Sunday, July 28, 2013

Fun at the Fabric Market

Most folks think of a 95-degree day as an opportunity to hang out at the pool, go to the beach, or stay cool inside an air-conditioned home.

As for us, we like to head across town to the Muxiyuan fabric market. It's a giant market, rows of covered arcades with hundreds of individual fabric stores, many of them filled with leopard prints, hot orange, and patterns that have never been found in nature. But you can also find beautiful raw silk, tweed, cotton, and brocade, gorgeous if you're willing to wander and to dig.

And Joanna waited until the very end of her two years in Asia to decide to have something made. So on a blazingly hot Sunday afternoon we set off to Muxiyuan, a place I discovered thanks to Rachel and her friend Kate, a veteran seamstress.

It's a very Chinese sort of place, with little bare-bottomed children wandering around, motorcycles roaring through, and every vendor unfailingly polite as we slid open their glass doors to poke our way through mountains of fabric. Some shops reeked of fish that the workers must have had for lunch, others were filled with smoke from cigarettes.

The last time I was at Muxiyuan, I found fabric for a bedspread and more for a blouse within the first 20 minutes. I'm decisive that way. Joanna needs time to ponder, so we circled around and back and looked at pretty prints, and finally bought a couple of meters of fabric to make two dresses for her and one for me. The cab rides there and back cost almost as much as what we paid for the fabric, but it was all part of the adventure.
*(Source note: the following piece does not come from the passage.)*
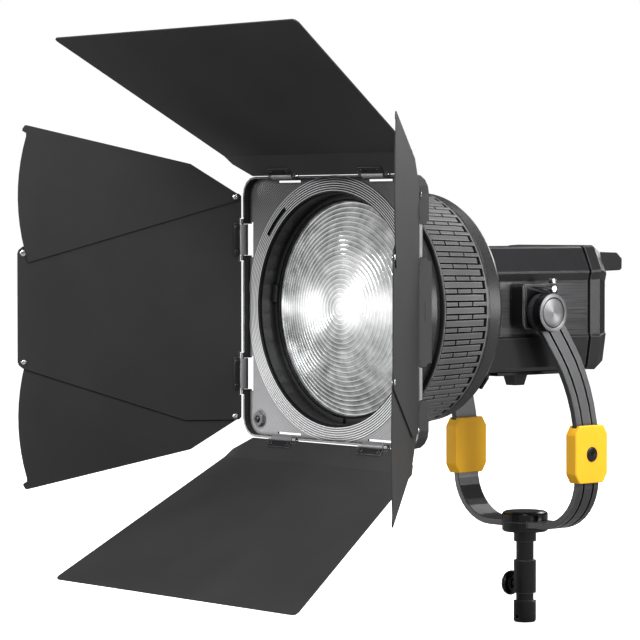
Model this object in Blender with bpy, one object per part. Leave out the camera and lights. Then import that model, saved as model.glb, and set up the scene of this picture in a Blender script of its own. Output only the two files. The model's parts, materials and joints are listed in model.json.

On the way home, we got one of Beijing's classic taxi drivers, a cheery guy who had only a vague sense of where we were going but was clearly delighted to have a couple of foreigners in his cab. He started shooting questions at us. We understood roughly half.
Where we we from? (that's always the first question)
Meiguo!
Are you from Russia?
No, Meiguo, we answered.

Our Chinese was good, he announced. (That's always the second comment, no matter how bad your Chinese is.)

Then he asked us how long we had lived in Beijing, what we did for a living, was I married, did Joanna have a boyfriend, how old were we, and did I have a son?

Yes, I told him. I have a son and a daughter.
That drew a big thumbs up from our driver, who twisted around in his seat and gave me a big grin. Chinese people think that having one son and one daughter is about the best thing you can do on this earth, and congratulate me as if I've accomplished something impressive. I guess if you're facing a one-child policy, it is impressive to have two of any gender.

With every answer, he smiled. When he asked us something we didn't understand, he cracked up, every single time. It's hard to imagine why it's so consistently funny that a couple of Americans can't quite follow the rapid questions from a Beijing cab driver, but he found it endlessly amusing.

Joanna imagined the guy going home to his wife and telling her about the hysterical fare he had this afternoon. So funny!

The whole experience reinforced my idea of most Chinese as relatively cheerful people. They put up with a lot, standing in long lines to wait to get on a crowded bus, living in apartments with no air conditioning, eating street food that may or may not be contaminated, and never having much peace and quiet in a city of 20 million people.

Every time I encounter a child when I get on an elevator, I say hello, as much for the shy "ni hao" I get back from the babies as it is for the beaming look on the grandfather's or ayi's face as I clearly recognize the wonderfulness of this child.